GIVEN INSTRUCTION:
Repeat exactly the lines of the listing below, please, starting with the first and ending with the line containing "return mesh"; leave out the rest.

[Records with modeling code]

-- BEGIN --

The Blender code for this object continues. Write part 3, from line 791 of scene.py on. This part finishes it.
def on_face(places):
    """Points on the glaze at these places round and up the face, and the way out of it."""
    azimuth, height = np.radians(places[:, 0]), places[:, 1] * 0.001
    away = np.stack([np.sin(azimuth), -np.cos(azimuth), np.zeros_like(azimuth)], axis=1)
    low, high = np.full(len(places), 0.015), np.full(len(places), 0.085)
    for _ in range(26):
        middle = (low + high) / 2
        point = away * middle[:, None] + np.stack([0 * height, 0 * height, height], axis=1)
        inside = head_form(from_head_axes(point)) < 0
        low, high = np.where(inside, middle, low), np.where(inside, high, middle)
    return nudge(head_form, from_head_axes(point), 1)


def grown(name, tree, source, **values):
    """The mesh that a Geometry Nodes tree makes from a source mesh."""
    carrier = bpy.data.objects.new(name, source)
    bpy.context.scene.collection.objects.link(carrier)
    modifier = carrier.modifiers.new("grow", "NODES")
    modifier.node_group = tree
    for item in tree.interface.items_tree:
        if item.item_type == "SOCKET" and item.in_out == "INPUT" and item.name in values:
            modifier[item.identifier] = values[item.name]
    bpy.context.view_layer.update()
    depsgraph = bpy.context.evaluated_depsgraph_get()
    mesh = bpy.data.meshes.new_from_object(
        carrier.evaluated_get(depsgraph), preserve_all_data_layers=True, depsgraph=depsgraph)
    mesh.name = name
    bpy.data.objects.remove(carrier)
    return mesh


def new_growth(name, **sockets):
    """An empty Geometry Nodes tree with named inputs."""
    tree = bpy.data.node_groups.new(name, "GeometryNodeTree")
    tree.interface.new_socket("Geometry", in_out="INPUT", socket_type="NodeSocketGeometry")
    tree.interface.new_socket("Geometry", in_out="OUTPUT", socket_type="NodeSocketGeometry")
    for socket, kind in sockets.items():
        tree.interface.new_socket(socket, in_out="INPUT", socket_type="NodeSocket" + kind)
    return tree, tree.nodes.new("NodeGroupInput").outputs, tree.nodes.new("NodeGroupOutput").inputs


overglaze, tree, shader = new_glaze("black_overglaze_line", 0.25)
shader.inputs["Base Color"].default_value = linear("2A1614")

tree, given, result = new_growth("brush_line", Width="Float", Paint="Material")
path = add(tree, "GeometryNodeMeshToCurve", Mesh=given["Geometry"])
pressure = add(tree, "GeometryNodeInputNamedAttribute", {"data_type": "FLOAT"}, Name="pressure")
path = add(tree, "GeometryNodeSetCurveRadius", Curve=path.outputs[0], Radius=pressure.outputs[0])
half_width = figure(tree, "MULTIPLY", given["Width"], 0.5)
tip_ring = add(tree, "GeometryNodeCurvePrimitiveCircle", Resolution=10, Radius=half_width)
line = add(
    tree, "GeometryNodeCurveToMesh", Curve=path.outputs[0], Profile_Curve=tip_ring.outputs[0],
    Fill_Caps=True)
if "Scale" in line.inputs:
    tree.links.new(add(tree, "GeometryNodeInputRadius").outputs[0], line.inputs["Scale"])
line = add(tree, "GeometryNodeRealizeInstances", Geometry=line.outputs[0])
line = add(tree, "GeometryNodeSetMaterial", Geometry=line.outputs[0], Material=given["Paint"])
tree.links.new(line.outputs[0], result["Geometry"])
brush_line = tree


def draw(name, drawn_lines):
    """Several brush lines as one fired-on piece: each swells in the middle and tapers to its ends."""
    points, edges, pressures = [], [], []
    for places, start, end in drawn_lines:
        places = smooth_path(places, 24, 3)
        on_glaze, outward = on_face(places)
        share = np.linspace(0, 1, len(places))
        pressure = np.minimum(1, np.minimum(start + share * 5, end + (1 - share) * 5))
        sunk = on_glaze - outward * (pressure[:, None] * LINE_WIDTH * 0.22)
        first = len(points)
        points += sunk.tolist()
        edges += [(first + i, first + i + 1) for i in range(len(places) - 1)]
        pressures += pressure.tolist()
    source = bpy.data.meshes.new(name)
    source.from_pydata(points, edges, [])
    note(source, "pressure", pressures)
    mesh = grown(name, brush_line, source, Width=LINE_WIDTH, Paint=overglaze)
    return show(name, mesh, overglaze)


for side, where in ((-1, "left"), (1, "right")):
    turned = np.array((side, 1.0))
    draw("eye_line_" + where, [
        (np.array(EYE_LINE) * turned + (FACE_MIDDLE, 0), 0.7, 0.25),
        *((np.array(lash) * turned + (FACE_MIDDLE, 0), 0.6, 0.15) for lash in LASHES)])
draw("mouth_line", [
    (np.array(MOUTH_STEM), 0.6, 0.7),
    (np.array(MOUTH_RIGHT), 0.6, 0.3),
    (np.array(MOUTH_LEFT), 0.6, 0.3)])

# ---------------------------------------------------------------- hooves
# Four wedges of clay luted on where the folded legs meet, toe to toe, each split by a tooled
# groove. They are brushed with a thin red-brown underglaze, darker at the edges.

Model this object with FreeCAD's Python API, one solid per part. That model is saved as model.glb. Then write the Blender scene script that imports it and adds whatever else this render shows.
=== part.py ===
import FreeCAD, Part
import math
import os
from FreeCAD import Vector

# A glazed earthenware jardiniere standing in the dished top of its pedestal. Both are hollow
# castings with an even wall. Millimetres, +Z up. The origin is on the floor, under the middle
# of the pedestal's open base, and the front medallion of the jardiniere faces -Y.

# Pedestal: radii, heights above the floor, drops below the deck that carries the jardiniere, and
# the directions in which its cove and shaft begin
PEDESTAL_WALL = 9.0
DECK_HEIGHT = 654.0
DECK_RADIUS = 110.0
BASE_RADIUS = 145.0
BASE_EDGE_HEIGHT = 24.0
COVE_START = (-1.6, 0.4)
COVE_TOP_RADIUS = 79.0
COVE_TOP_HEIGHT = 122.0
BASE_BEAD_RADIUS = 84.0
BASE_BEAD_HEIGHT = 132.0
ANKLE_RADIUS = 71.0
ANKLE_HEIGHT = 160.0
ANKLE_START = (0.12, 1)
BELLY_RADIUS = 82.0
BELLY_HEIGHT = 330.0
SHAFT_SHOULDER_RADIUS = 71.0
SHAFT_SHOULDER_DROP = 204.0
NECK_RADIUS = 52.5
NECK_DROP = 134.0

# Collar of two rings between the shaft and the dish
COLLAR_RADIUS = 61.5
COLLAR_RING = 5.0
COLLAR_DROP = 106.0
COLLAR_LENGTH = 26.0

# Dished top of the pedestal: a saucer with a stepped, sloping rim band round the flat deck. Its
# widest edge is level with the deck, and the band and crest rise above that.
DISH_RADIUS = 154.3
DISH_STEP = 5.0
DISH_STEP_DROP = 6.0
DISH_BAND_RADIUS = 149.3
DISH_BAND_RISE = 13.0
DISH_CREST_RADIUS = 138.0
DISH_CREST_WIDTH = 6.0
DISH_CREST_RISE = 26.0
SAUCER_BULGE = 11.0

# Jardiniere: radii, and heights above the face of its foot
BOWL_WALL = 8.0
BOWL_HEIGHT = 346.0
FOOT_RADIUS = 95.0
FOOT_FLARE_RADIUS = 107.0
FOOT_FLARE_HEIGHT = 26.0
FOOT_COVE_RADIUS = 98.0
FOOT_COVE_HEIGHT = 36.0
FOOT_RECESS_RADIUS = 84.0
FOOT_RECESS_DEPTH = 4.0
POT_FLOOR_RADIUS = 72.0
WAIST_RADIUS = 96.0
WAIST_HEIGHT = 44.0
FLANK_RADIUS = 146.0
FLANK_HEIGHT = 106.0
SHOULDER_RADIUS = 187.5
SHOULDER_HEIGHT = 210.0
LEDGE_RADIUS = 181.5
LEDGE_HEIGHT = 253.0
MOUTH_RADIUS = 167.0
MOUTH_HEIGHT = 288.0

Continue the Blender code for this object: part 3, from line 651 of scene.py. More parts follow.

-- END --

OUTPUT BELOW:
The Blender code for this object continues. Write part 3, from line 791 of scene.py on. This part finishes it.
def on_face(places):
    """Points on the glaze at these places round and up the face, and the way out of it."""
    azimuth, height = np.radians(places[:, 0]), places[:, 1] * 0.001
    away = np.stack([np.sin(azimuth), -np.cos(azimuth), np.zeros_like(azimuth)], axis=1)
    low, high = np.full(len(places), 0.015), np.full(len(places), 0.085)
    for _ in range(26):
        middle = (low + high) / 2
        point = away * middle[:, None] + np.stack([0 * height, 0 * height, height], axis=1)
        inside = head_form(from_head_axes(point)) < 0
        low, high = np.where(inside, middle, low), np.where(inside, high, middle)
    return nudge(head_form, from_head_axes(point), 1)


def grown(name, tree, source, **values):
    """The mesh that a Geometry Nodes tree makes from a source mesh."""
    carrier = bpy.data.objects.new(name, source)
    bpy.context.scene.collection.objects.link(carrier)
    modifier = carrier.modifiers.new("grow", "NODES")
    modifier.node_group = tree
    for item in tree.interface.items_tree:
        if item.item_type == "SOCKET" and item.in_out == "INPUT" and item.name in values:
            modifier[item.identifier] = values[item.name]
    bpy.context.view_layer.update()
    depsgraph = bpy.context.evaluated_depsgraph_get()
    mesh = bpy.data.meshes.new_from_object(
        carrier.evaluated_get(depsgraph), preserve_all_data_layers=True, depsgraph=depsgraph)
    mesh.name = name
    bpy.data.objects.remove(carrier)
    return mesh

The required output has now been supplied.